**STATED TASK:** Work out how many lines of the records contain "tree". Answer with the number and nothing else.

**DATA SUPPLIED:**
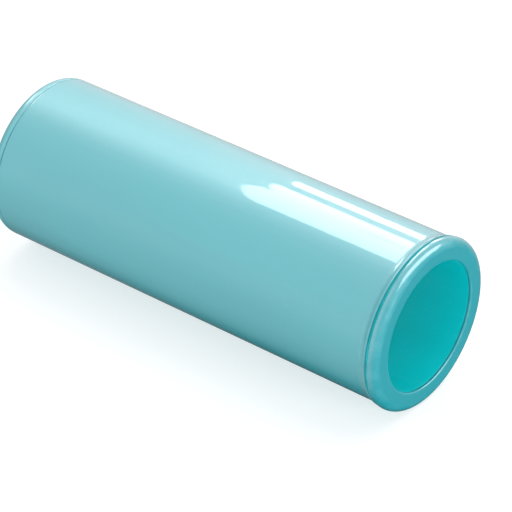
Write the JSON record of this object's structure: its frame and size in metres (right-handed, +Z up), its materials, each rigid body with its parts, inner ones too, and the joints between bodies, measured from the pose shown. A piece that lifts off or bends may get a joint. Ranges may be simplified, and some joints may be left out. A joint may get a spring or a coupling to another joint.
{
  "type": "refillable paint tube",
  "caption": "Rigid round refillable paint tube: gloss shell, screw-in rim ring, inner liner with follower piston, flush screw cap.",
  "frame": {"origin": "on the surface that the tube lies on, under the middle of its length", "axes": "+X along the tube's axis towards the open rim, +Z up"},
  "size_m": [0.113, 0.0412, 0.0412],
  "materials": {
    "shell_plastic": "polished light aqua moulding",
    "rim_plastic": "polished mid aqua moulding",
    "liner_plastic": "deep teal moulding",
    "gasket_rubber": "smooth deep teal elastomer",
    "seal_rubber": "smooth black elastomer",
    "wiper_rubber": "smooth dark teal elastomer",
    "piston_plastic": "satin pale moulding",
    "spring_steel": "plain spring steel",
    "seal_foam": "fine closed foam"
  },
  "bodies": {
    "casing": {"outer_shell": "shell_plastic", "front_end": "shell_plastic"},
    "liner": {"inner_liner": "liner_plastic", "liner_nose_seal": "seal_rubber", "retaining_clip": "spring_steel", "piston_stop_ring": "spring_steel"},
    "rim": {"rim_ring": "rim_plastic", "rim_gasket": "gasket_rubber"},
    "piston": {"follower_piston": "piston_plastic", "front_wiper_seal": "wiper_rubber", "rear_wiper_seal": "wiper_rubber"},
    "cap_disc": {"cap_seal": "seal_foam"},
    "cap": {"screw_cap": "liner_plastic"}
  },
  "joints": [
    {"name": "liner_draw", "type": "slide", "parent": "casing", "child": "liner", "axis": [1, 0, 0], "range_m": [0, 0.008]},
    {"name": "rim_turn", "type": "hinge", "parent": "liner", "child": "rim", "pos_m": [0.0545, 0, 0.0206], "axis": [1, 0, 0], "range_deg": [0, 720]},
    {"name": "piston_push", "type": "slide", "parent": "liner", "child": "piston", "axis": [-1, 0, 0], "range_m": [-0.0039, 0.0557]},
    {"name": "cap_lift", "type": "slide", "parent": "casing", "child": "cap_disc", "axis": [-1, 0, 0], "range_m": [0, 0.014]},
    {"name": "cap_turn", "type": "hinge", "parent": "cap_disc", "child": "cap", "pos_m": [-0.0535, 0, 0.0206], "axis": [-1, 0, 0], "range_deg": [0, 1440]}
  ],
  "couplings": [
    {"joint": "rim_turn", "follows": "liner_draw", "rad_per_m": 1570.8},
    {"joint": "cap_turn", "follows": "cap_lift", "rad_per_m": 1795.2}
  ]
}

==

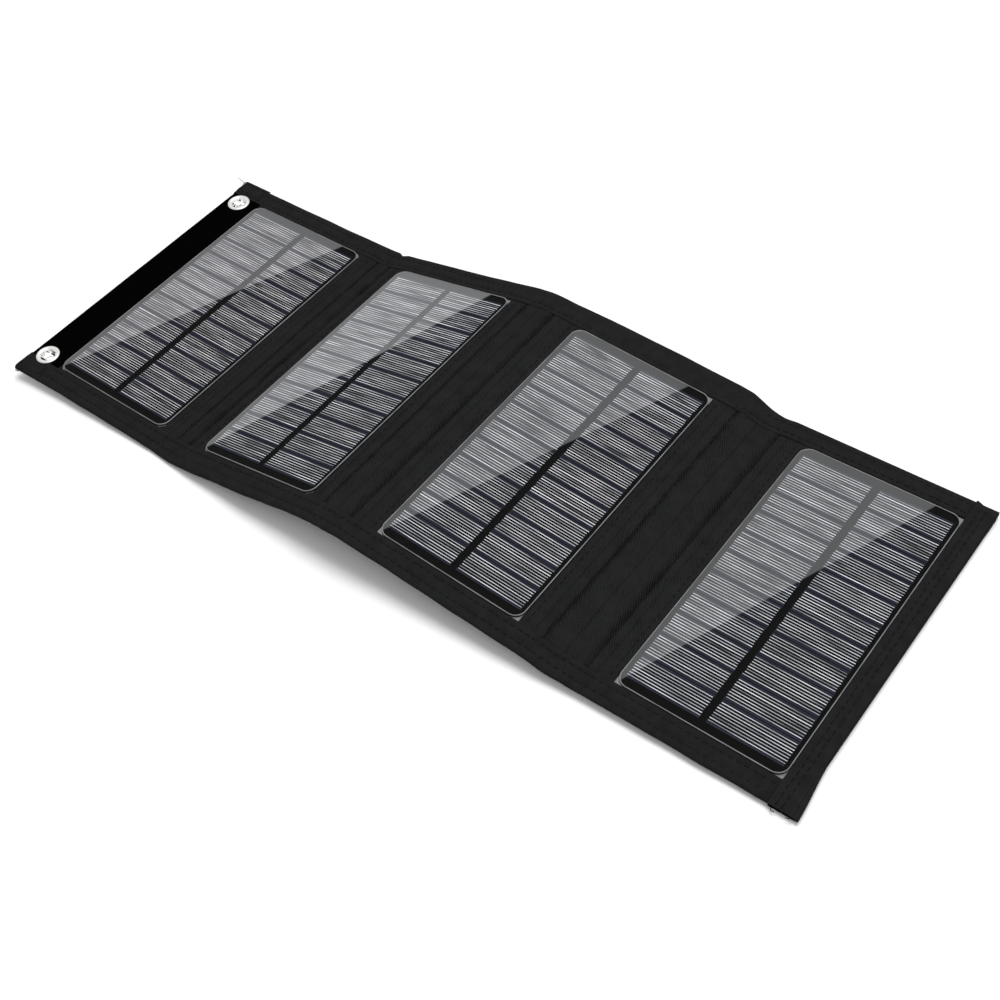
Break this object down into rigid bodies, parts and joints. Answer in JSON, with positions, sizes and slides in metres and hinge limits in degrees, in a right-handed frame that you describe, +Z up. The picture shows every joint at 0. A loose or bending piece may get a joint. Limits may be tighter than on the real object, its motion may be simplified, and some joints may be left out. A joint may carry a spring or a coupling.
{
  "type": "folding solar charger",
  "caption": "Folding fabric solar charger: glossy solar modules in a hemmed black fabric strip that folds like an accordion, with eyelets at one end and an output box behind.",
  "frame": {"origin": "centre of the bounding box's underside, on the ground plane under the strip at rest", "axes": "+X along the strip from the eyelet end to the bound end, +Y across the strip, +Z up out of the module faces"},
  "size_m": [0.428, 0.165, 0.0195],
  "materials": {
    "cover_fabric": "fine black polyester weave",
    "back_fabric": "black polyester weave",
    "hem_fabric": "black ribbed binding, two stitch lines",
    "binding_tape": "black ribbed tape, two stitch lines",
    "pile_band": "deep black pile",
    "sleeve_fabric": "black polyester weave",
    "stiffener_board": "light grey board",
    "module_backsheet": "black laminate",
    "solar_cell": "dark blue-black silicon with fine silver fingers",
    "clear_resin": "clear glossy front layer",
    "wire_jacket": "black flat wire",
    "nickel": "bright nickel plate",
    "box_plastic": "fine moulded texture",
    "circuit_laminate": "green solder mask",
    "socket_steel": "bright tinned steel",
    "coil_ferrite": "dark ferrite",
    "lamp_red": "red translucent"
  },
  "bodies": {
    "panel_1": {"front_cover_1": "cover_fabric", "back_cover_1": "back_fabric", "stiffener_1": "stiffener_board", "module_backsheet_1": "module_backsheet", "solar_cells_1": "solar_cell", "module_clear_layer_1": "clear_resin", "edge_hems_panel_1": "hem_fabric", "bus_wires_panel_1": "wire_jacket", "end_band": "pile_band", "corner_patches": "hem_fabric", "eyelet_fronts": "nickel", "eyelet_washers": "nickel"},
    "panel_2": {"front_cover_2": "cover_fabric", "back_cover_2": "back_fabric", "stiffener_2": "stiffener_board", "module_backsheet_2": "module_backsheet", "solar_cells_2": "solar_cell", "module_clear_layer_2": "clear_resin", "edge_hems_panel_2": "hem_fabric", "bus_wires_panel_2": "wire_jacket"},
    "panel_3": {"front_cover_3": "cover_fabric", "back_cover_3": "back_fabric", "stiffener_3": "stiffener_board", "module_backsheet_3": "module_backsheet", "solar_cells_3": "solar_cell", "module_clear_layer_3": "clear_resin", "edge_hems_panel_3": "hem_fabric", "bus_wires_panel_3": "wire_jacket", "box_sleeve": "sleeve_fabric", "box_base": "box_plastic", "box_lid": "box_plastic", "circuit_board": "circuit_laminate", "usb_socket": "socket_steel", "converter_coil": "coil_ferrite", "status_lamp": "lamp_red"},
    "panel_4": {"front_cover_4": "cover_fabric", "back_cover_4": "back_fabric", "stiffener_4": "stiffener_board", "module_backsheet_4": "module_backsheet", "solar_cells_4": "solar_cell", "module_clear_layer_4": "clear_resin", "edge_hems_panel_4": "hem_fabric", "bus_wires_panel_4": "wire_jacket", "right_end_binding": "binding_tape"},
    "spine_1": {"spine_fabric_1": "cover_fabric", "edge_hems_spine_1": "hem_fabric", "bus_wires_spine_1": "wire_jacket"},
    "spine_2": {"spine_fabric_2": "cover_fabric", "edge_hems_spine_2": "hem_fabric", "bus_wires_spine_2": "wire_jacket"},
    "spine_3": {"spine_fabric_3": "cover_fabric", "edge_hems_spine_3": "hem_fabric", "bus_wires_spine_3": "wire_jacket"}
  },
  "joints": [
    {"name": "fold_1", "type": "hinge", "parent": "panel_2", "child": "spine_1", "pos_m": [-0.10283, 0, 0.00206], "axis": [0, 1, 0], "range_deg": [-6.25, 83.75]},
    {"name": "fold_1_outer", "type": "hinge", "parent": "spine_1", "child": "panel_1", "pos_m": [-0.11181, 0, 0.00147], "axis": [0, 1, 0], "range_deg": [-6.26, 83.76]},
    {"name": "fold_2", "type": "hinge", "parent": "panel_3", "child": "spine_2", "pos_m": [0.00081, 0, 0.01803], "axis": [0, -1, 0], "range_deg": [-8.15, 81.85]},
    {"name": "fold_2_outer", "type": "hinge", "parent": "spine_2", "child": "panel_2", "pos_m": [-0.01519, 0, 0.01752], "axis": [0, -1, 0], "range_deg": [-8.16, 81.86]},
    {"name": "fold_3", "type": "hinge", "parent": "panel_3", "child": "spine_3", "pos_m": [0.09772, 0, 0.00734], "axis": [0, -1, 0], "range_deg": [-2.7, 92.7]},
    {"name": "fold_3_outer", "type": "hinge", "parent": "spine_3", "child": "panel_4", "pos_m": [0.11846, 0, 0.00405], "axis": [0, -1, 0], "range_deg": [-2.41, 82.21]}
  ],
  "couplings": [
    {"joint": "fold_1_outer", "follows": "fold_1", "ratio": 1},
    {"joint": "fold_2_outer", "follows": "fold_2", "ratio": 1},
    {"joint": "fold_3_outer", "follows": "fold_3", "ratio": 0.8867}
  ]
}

* * *

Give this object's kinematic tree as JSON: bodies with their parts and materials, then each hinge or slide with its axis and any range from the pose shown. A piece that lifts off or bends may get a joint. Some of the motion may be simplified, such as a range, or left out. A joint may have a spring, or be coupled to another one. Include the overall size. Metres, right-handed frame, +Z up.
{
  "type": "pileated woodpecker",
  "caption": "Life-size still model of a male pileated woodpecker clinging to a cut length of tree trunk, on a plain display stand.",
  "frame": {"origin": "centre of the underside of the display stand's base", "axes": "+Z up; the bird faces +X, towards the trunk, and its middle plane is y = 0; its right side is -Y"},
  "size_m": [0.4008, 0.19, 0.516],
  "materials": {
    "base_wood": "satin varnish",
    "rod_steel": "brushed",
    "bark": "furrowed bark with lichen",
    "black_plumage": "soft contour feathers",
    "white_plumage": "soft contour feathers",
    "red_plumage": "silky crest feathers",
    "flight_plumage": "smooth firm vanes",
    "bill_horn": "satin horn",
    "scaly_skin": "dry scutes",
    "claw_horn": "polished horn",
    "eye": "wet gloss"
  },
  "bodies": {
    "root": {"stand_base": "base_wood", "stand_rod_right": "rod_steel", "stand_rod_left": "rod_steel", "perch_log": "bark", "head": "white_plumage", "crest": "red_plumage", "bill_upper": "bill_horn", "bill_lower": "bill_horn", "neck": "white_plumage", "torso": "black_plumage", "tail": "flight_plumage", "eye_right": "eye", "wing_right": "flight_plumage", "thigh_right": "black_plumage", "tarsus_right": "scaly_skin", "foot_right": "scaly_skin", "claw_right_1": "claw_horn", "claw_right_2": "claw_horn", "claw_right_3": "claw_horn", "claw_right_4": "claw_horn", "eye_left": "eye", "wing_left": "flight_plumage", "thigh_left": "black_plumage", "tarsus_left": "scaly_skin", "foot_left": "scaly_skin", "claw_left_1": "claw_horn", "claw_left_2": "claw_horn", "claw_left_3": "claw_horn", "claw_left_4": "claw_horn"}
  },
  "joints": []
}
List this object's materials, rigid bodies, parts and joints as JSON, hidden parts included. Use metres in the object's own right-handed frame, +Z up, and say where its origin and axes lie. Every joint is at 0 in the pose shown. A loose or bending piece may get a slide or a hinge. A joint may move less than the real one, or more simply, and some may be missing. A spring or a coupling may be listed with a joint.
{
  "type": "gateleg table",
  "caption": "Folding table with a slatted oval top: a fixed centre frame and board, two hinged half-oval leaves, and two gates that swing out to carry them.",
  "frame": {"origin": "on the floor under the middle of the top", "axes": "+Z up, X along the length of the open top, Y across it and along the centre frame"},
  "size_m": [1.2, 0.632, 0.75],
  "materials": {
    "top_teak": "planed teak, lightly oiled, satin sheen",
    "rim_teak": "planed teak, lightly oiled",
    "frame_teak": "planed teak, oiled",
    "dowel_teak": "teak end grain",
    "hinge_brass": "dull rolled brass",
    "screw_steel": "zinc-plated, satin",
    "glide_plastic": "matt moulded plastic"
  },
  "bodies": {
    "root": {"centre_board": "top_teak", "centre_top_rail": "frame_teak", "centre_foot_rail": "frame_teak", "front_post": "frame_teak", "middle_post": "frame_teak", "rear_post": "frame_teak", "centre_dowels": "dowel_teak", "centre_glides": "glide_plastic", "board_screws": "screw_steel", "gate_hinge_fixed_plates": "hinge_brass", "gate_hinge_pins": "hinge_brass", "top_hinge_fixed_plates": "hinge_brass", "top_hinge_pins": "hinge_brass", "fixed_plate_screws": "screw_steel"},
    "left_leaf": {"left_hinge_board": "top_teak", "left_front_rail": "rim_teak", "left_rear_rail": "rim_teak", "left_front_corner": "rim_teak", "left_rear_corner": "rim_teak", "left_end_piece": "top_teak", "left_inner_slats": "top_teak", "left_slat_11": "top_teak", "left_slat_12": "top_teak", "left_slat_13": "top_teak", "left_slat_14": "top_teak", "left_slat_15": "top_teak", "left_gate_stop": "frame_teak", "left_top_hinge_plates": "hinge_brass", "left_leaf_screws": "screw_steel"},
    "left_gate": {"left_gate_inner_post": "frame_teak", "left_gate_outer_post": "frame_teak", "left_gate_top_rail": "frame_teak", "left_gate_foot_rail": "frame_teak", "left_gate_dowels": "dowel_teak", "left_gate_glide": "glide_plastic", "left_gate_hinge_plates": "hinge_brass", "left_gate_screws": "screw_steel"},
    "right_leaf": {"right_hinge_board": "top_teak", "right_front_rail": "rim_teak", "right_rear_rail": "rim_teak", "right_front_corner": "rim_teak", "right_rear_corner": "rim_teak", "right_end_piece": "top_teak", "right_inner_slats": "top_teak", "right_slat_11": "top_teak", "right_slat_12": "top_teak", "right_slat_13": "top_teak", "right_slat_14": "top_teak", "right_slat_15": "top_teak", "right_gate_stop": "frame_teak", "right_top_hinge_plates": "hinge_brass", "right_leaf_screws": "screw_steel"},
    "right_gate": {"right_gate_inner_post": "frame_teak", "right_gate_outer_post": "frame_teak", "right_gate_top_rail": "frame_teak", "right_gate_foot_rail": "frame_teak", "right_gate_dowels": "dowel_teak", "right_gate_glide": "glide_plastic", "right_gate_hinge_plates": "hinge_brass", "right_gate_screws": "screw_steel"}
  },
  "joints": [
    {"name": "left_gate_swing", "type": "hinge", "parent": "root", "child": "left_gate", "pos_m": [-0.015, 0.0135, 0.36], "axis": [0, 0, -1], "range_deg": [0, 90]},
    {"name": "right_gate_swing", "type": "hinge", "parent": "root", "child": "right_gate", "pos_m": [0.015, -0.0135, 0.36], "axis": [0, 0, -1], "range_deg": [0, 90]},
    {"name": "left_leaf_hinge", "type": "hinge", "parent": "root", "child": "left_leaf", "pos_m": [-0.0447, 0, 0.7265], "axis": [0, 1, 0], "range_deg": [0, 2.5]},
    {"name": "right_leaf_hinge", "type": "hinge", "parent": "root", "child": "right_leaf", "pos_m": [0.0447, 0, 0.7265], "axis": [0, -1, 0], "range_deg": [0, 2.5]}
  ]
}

**EXERCISE RESPONSE:** 2